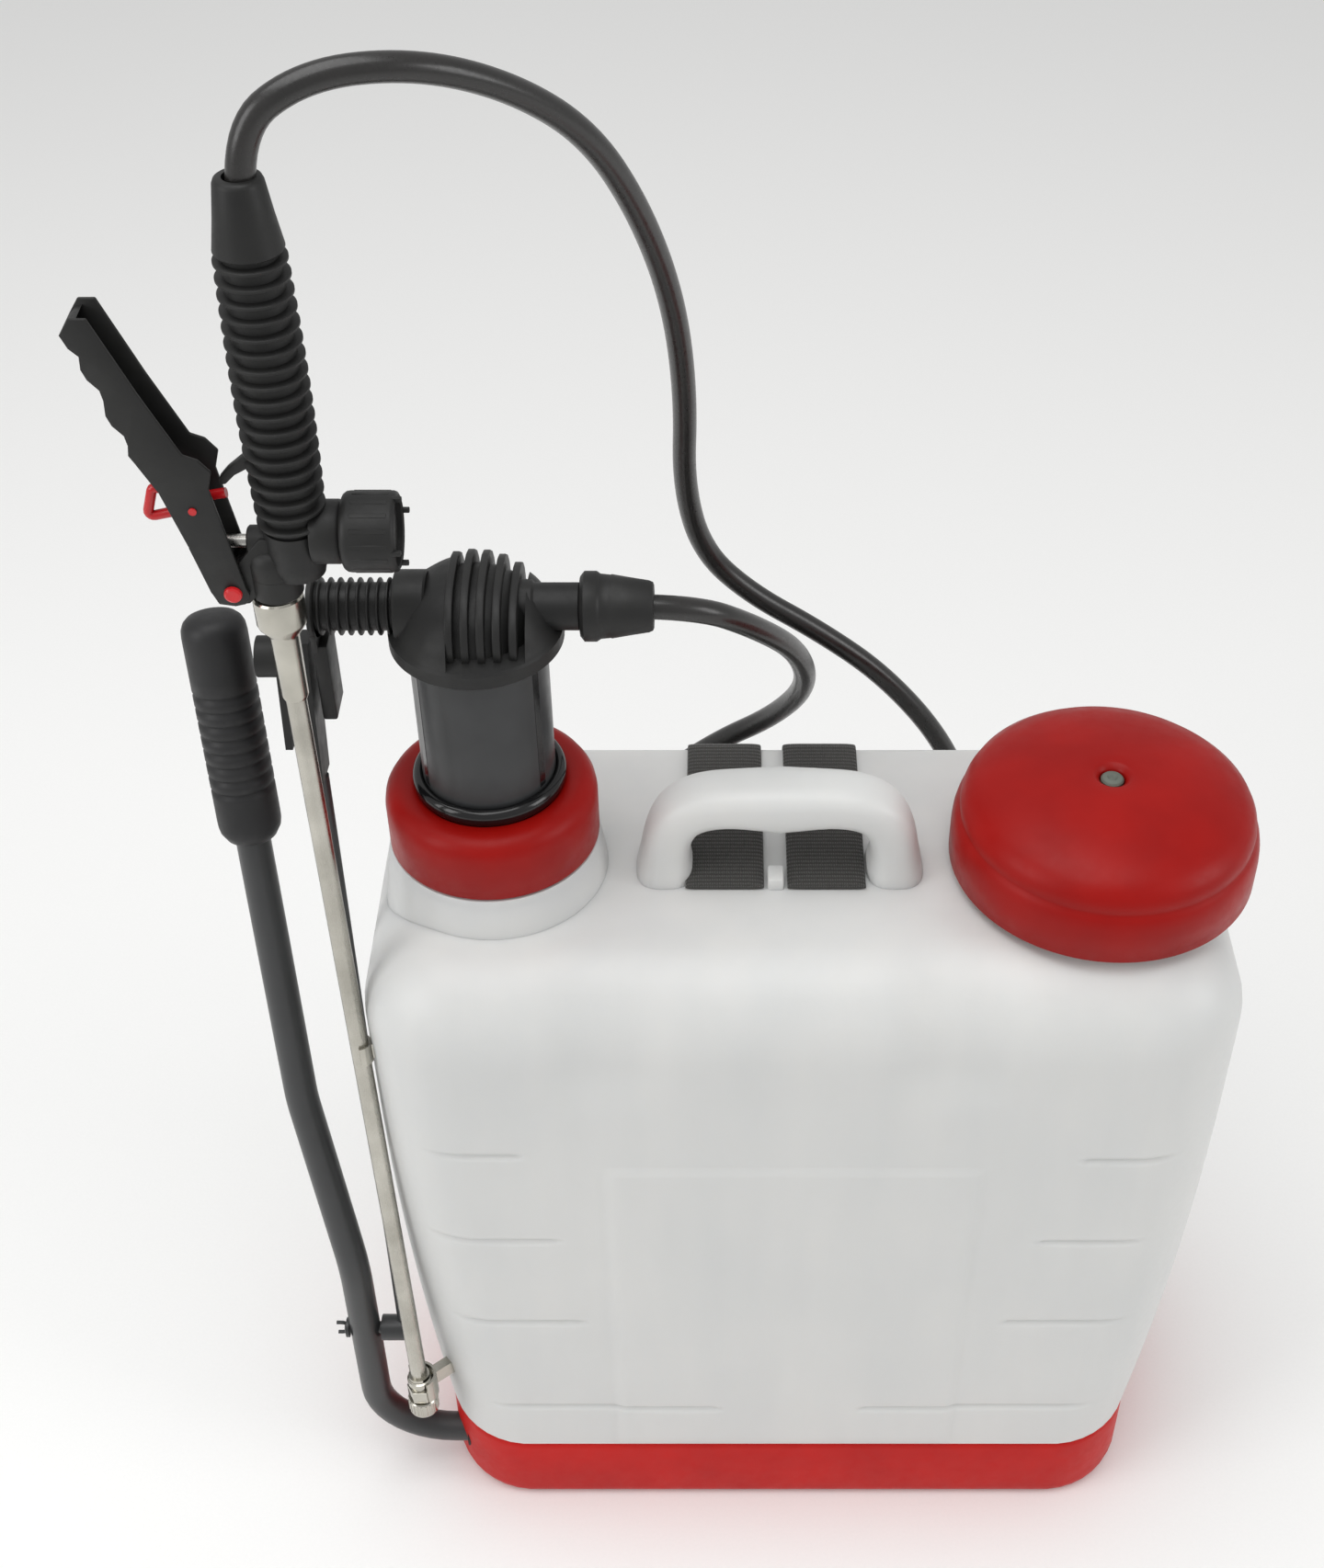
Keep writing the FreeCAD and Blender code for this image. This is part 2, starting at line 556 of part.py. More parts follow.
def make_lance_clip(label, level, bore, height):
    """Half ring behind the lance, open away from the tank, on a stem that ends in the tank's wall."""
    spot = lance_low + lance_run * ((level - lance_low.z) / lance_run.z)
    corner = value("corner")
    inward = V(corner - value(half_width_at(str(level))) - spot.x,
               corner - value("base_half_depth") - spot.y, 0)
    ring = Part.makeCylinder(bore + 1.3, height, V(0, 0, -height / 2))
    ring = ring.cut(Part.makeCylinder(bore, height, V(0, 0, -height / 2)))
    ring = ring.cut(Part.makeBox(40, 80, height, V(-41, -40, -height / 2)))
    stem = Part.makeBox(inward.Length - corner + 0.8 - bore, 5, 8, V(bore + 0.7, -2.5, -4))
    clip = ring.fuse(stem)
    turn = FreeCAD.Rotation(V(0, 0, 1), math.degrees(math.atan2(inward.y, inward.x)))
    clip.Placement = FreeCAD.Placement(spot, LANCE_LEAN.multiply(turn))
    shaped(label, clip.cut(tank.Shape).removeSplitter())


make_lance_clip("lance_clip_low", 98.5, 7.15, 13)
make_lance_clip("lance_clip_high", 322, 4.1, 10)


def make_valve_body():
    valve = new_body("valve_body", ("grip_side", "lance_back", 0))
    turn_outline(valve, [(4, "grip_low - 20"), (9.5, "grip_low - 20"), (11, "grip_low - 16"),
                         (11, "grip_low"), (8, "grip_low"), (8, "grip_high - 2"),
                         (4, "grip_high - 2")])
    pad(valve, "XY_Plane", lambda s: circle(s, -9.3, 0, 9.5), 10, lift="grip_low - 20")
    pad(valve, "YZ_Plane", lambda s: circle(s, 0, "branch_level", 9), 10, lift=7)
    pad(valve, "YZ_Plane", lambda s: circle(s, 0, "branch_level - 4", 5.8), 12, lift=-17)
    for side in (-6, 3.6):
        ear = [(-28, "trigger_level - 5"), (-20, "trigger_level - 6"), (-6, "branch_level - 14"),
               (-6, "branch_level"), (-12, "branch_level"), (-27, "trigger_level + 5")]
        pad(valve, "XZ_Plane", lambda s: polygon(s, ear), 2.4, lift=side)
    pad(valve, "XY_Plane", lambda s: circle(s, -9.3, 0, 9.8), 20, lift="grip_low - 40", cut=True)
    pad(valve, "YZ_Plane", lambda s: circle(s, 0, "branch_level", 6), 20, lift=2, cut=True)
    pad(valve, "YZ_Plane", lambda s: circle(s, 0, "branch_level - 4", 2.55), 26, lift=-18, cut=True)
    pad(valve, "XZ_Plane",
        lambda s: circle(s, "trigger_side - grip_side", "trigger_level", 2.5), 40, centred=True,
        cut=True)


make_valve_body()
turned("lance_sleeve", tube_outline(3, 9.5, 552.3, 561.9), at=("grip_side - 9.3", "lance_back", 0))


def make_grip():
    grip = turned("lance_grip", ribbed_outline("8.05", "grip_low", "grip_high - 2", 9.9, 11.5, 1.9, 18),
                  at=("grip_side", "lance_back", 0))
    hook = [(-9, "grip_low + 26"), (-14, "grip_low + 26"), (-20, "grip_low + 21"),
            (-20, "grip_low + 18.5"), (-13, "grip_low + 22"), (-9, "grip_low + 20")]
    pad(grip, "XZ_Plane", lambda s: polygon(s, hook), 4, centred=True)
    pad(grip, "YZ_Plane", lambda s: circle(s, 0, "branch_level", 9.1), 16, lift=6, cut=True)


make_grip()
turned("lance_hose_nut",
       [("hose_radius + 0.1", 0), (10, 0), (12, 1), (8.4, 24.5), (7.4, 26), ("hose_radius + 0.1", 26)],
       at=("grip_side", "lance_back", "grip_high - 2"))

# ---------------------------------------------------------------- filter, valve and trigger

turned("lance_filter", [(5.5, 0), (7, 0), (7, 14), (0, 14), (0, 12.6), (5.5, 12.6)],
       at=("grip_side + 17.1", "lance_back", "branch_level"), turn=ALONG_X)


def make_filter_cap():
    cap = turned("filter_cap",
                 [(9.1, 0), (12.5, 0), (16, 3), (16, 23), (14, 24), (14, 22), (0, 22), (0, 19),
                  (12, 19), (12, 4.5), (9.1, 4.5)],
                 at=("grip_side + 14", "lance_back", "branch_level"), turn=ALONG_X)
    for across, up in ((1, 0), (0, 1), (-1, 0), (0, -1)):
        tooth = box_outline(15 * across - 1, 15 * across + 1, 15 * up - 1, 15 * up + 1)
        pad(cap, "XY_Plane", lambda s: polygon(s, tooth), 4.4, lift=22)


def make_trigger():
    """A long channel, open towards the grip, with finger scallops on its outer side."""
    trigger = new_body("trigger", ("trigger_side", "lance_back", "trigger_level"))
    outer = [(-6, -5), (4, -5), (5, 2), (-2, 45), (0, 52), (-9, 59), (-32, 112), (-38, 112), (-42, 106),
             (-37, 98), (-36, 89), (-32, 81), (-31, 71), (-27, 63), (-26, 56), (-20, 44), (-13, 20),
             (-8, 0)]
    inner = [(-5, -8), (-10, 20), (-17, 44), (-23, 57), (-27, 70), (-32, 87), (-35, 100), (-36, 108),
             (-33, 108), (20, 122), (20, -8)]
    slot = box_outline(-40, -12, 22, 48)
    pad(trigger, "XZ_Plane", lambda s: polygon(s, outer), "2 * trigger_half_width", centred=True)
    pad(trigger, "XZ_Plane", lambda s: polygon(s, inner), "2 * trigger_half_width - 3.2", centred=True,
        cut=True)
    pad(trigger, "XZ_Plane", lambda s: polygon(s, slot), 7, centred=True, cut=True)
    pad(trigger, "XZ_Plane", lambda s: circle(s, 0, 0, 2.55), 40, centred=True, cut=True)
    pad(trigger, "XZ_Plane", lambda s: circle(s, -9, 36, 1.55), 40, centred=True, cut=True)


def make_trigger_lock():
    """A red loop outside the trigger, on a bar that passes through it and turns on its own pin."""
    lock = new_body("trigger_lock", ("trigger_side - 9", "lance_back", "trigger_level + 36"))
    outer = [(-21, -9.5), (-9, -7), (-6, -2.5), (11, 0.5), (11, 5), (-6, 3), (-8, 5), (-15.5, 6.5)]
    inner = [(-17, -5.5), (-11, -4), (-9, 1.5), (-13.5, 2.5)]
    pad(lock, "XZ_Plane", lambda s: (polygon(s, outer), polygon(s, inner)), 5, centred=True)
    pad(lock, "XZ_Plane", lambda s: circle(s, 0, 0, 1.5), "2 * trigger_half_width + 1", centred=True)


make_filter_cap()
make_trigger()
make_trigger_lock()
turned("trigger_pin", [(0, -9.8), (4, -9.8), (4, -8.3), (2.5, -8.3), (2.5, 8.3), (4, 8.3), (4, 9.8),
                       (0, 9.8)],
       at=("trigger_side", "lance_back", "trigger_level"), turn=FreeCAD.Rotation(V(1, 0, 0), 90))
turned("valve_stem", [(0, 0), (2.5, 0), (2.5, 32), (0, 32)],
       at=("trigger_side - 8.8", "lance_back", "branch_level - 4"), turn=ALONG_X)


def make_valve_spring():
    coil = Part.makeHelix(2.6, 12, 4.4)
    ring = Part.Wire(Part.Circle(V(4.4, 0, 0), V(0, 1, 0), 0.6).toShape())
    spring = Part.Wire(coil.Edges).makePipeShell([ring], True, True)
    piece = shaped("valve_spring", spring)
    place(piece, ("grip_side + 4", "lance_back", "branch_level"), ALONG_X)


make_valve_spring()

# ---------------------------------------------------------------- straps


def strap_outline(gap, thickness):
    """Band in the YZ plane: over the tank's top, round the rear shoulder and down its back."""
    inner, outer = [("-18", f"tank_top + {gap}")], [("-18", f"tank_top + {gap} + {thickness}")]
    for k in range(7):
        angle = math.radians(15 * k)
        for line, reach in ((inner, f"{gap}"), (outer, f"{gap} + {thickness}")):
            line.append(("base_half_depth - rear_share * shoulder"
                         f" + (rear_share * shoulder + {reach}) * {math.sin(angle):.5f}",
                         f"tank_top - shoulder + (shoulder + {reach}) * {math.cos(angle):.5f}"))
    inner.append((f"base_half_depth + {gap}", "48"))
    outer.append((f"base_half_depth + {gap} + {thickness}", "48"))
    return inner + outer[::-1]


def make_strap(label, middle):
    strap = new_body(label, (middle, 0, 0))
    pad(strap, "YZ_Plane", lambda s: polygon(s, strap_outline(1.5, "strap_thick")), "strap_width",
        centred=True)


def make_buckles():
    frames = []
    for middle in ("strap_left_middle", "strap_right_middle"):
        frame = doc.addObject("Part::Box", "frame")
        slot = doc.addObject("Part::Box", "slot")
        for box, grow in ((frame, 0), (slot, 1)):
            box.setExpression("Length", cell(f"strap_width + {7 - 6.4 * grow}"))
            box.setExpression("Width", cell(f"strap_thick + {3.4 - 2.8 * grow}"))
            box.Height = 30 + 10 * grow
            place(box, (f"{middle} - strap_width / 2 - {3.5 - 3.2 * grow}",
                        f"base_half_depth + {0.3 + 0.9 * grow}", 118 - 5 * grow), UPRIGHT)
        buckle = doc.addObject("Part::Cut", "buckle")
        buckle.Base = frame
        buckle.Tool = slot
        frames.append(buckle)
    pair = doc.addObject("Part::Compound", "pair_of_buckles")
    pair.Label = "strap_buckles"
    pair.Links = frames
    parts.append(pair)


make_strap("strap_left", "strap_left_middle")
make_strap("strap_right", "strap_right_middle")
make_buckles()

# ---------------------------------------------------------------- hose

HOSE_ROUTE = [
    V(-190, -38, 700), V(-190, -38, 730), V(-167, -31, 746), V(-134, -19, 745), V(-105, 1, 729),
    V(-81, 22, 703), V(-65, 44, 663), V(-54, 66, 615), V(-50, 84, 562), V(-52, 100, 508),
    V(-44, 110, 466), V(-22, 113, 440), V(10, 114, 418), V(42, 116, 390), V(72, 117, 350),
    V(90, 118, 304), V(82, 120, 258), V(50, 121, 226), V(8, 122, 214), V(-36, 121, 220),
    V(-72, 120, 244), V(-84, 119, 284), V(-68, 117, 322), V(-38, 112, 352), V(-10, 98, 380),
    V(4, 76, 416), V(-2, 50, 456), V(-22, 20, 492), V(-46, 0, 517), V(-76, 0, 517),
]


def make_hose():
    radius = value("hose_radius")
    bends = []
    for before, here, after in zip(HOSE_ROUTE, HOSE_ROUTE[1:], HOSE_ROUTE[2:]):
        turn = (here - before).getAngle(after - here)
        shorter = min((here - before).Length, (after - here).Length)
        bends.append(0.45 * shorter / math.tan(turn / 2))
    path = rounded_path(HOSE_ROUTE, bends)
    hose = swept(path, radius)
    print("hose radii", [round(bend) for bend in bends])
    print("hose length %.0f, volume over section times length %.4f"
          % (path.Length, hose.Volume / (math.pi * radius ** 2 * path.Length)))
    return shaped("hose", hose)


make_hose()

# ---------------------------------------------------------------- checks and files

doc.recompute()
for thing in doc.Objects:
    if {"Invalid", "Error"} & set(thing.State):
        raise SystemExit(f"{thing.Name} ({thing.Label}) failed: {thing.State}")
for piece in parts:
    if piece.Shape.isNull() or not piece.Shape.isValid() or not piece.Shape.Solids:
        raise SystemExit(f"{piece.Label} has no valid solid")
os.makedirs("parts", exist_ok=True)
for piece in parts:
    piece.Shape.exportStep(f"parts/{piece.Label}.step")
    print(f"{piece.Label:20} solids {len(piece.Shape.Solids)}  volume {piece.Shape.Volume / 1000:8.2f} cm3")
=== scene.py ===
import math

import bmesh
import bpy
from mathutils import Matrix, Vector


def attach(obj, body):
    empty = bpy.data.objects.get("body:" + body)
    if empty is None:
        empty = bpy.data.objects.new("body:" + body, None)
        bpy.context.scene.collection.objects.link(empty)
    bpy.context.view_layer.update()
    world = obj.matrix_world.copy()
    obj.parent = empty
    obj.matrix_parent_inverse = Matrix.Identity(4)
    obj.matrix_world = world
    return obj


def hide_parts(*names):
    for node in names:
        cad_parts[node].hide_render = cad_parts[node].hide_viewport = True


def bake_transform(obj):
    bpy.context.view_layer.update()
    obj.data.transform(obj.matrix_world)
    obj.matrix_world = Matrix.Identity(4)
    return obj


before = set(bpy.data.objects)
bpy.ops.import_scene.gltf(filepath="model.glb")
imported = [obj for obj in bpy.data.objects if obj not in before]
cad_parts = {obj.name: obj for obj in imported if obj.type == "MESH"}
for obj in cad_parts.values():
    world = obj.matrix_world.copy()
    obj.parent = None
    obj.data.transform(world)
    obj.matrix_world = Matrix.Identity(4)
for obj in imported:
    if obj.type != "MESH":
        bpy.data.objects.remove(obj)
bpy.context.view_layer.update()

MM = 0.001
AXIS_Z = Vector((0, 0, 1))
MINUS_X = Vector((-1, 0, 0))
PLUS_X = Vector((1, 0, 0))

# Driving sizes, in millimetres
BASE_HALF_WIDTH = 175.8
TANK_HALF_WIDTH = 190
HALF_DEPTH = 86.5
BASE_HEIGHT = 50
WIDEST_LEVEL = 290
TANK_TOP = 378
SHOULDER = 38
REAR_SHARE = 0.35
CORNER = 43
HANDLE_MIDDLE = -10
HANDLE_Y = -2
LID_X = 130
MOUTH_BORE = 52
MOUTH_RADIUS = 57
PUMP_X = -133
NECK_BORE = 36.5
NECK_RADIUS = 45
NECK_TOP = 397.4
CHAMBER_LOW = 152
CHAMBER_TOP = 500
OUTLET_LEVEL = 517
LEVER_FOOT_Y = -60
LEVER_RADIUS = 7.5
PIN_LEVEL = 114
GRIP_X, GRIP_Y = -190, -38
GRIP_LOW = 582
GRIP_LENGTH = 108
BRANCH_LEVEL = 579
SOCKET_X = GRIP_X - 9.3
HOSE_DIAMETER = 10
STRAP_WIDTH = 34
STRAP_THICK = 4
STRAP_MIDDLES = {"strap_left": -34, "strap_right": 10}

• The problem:
Repeat exactly, and only, the lines from the one containing "doc.recompute()" through the one containing "obj.parent = empty", both included.

• The answer:
doc.recompute()
for thing in doc.Objects:
    if {"Invalid", "Error"} & set(thing.State):
        raise SystemExit(f"{thing.Name} ({thing.Label}) failed: {thing.State}")
for piece in parts:
    if piece.Shape.isNull() or not piece.Shape.isValid() or not piece.Shape.Solids:
        raise SystemExit(f"{piece.Label} has no valid solid")
os.makedirs("parts", exist_ok=True)
for piece in parts:
    piece.Shape.exportStep(f"parts/{piece.Label}.step")
    print(f"{piece.Label:20} solids {len(piece.Shape.Solids)}  volume {piece.Shape.Volume / 1000:8.2f} cm3")
=== scene.py ===
import math

import bmesh
import bpy
from mathutils import Matrix, Vector


def attach(obj, body):
    empty = bpy.data.objects.get("body:" + body)
    if empty is None:
        empty = bpy.data.objects.new("body:" + body, None)
        bpy.context.scene.collection.objects.link(empty)
    bpy.context.view_layer.update()
    world = obj.matrix_world.copy()
    obj.parent = empty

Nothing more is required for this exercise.